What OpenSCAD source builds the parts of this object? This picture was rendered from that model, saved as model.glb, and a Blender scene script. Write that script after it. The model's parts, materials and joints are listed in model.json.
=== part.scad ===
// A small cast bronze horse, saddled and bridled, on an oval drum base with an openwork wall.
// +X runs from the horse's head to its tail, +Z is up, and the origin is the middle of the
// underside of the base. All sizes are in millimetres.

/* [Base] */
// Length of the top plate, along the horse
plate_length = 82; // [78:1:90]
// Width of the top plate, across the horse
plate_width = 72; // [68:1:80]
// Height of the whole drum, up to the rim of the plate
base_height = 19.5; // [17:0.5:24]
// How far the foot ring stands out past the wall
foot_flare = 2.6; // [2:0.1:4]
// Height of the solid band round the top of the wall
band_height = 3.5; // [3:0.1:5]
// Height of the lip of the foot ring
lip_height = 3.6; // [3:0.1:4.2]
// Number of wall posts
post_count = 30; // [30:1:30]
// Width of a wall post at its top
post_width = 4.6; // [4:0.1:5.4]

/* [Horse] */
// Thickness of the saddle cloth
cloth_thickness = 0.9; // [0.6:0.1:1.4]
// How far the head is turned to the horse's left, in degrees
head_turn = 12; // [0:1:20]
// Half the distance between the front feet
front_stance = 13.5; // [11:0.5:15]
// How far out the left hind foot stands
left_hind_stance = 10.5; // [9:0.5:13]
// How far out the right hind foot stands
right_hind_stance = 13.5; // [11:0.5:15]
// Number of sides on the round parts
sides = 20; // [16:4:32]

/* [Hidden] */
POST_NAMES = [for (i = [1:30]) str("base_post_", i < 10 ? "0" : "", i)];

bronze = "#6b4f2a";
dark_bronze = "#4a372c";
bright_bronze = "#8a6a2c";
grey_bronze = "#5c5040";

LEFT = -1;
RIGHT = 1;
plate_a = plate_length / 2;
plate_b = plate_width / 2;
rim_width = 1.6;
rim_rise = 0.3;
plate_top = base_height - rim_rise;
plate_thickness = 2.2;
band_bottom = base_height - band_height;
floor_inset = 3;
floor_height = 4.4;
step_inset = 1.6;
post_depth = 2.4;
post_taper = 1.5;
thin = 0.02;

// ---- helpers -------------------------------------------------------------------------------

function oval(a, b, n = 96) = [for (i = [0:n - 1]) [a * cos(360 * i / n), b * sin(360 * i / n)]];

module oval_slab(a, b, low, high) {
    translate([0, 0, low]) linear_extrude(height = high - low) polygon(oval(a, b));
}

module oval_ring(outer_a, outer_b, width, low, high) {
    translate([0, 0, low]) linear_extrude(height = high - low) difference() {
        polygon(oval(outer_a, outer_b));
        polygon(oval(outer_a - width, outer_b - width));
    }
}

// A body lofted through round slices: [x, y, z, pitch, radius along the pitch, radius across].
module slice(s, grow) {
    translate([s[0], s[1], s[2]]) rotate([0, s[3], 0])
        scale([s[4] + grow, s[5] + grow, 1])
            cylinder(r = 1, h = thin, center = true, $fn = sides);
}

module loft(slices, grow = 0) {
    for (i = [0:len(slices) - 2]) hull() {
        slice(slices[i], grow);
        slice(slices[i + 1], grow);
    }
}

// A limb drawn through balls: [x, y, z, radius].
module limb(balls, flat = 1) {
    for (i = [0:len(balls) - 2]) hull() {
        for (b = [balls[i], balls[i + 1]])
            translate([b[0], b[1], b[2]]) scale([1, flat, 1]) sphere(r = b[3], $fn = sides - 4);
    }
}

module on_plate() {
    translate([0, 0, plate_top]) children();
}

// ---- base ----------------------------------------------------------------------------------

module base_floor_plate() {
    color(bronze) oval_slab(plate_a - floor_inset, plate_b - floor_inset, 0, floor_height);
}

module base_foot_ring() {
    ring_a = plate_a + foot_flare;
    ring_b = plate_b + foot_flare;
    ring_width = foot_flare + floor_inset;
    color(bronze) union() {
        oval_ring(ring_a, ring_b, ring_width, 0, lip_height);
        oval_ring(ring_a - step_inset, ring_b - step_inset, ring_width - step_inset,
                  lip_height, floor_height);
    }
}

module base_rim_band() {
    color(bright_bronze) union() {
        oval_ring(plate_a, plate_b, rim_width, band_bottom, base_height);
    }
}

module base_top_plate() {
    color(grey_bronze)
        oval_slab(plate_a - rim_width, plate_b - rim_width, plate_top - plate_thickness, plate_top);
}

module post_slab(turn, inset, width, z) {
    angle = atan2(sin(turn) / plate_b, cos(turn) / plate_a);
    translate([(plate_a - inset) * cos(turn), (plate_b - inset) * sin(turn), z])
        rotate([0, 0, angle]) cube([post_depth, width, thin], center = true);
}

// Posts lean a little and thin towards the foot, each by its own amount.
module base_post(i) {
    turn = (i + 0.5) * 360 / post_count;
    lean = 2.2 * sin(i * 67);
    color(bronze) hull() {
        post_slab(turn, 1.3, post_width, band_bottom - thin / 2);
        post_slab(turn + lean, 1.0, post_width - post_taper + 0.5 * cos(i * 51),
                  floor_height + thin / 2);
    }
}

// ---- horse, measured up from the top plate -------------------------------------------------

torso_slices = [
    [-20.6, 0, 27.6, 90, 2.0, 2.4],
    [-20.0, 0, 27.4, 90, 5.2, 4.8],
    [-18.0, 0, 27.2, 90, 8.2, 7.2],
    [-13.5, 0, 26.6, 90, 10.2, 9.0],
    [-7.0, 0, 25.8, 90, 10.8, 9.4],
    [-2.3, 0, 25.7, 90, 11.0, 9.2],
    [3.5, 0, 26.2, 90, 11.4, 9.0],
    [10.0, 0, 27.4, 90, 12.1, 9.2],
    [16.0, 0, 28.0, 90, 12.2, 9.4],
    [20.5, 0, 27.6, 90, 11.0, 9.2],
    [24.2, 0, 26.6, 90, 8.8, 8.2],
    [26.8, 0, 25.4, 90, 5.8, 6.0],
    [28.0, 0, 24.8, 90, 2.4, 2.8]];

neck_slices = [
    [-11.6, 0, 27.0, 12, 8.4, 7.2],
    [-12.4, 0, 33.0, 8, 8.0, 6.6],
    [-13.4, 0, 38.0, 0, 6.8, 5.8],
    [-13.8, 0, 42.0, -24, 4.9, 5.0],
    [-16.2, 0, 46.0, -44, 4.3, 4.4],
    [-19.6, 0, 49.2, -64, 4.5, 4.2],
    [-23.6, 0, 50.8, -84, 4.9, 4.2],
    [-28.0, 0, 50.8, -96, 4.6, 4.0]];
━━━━
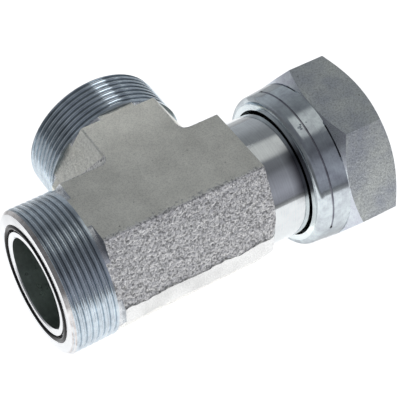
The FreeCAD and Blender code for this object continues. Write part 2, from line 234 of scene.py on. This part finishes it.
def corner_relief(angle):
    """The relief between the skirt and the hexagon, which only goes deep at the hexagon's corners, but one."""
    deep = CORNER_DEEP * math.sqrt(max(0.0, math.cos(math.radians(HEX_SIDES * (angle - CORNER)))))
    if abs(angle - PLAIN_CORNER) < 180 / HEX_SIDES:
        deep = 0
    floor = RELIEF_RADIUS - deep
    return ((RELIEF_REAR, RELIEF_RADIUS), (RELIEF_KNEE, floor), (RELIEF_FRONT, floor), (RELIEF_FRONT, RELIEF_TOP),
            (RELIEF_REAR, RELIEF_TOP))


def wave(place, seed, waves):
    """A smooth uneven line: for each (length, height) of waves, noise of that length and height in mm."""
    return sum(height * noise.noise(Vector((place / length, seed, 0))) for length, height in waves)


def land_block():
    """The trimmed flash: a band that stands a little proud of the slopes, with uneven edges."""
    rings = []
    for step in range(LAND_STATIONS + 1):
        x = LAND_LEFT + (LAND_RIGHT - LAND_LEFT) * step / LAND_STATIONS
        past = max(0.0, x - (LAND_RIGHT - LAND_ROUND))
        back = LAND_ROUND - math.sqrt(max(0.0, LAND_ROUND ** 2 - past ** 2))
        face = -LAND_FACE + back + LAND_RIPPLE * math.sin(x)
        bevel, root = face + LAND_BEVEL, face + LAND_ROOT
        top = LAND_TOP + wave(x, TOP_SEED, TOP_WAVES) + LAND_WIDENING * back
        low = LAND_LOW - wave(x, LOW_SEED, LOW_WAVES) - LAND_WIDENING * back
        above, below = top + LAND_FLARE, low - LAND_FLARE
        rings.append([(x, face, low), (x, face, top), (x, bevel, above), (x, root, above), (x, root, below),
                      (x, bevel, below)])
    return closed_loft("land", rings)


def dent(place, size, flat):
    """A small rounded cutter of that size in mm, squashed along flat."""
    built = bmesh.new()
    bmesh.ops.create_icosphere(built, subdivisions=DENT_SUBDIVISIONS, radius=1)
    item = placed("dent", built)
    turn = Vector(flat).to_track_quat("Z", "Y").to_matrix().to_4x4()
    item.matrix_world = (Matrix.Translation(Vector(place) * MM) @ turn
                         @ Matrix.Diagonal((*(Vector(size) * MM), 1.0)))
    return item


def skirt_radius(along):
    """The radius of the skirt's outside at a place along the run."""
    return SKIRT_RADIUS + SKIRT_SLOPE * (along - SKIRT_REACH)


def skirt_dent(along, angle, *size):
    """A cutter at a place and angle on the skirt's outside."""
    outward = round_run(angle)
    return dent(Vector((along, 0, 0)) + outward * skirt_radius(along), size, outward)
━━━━
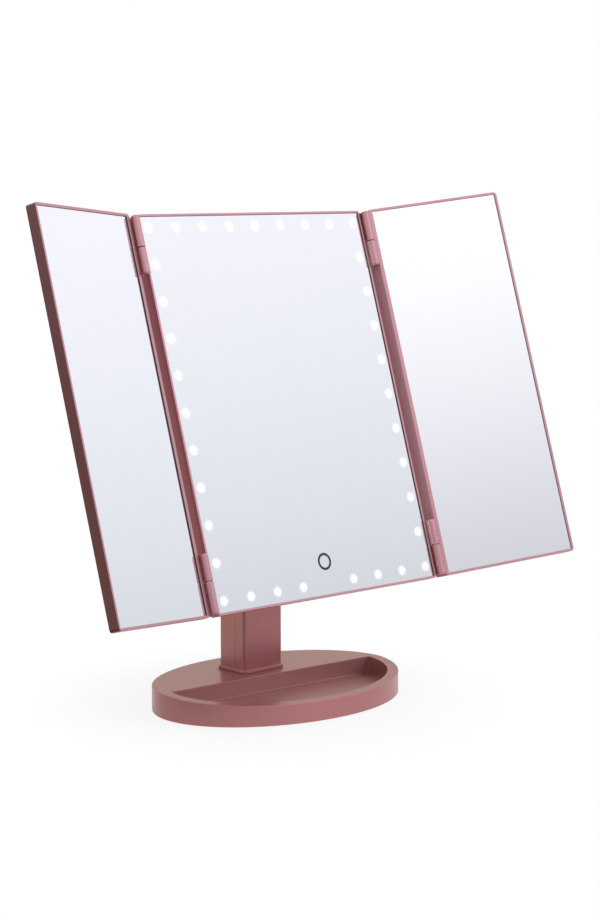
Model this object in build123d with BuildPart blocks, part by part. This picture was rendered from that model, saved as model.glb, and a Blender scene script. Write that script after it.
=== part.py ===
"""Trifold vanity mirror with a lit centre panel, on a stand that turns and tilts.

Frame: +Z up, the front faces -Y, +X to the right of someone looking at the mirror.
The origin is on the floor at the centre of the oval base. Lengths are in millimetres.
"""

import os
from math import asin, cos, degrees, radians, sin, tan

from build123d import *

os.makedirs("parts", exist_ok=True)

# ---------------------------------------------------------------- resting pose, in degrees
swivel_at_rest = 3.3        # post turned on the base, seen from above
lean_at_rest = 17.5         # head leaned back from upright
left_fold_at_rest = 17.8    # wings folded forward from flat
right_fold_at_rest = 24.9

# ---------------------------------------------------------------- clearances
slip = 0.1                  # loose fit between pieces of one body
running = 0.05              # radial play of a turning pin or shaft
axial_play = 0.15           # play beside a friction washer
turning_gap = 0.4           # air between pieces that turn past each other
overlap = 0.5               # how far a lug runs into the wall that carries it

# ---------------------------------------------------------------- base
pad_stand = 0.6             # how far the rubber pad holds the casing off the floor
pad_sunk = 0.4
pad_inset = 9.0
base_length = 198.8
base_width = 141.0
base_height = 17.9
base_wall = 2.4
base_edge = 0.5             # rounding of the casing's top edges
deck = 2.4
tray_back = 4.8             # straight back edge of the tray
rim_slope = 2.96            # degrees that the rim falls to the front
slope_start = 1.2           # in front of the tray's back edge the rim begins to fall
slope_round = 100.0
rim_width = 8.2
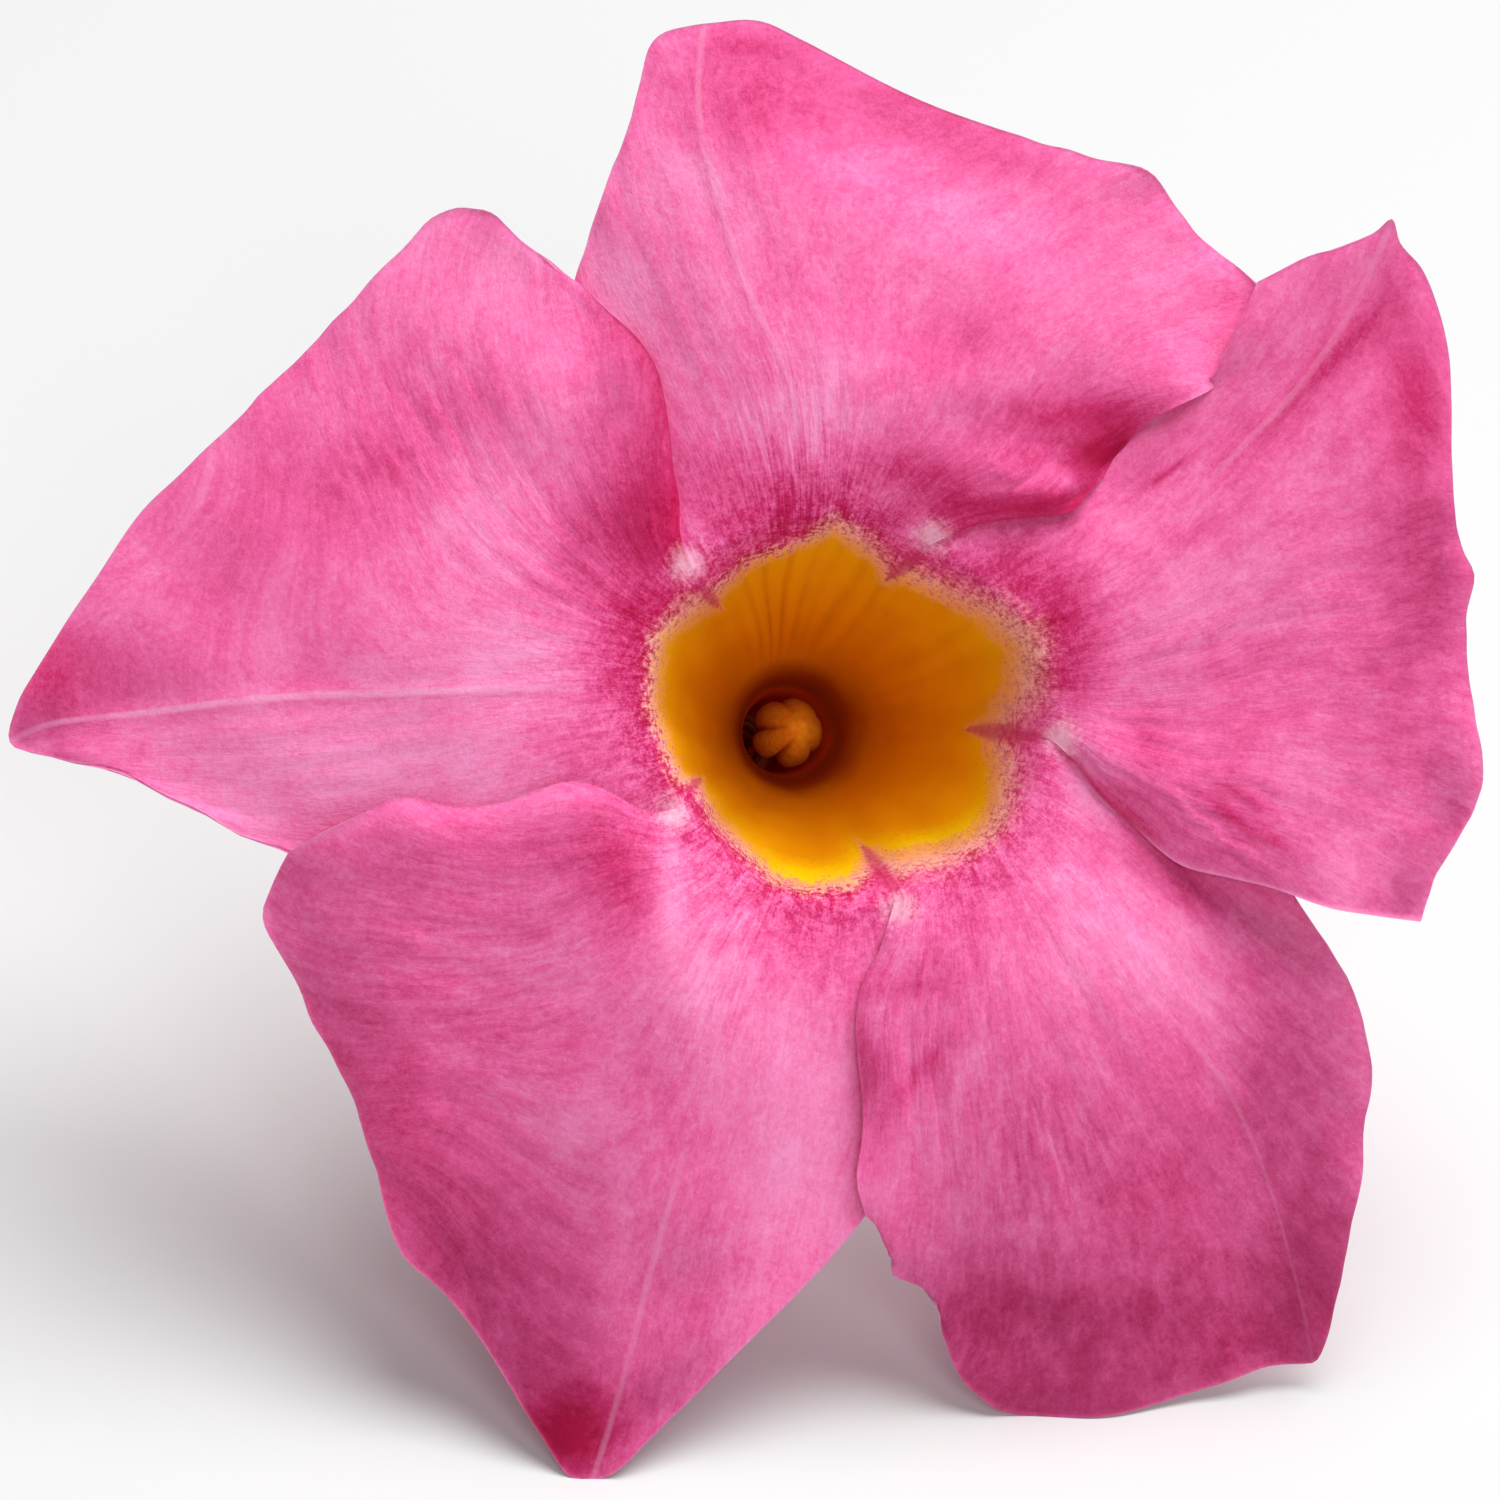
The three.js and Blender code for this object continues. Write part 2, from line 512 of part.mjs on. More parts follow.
━━━━
[Exercise requirements] The lines to be given again exactly are those from the one containing "The FreeCAD and" up to and including the one containing "return sum(height *".

[Right answer]
The FreeCAD and Blender code for this object continues. Write part 2, from line 234 of scene.py on. This part finishes it.
def corner_relief(angle):
    """The relief between the skirt and the hexagon, which only goes deep at the hexagon's corners, but one."""
    deep = CORNER_DEEP * math.sqrt(max(0.0, math.cos(math.radians(HEX_SIDES * (angle - CORNER)))))
    if abs(angle - PLAIN_CORNER) < 180 / HEX_SIDES:
        deep = 0
    floor = RELIEF_RADIUS - deep
    return ((RELIEF_REAR, RELIEF_RADIUS), (RELIEF_KNEE, floor), (RELIEF_FRONT, floor), (RELIEF_FRONT, RELIEF_TOP),
            (RELIEF_REAR, RELIEF_TOP))


def wave(place, seed, waves):
    """A smooth uneven line: for each (length, height) of waves, noise of that length and height in mm."""
    return sum(height * noise.noise(Vector((place / length, seed, 0))) for length, height in waves)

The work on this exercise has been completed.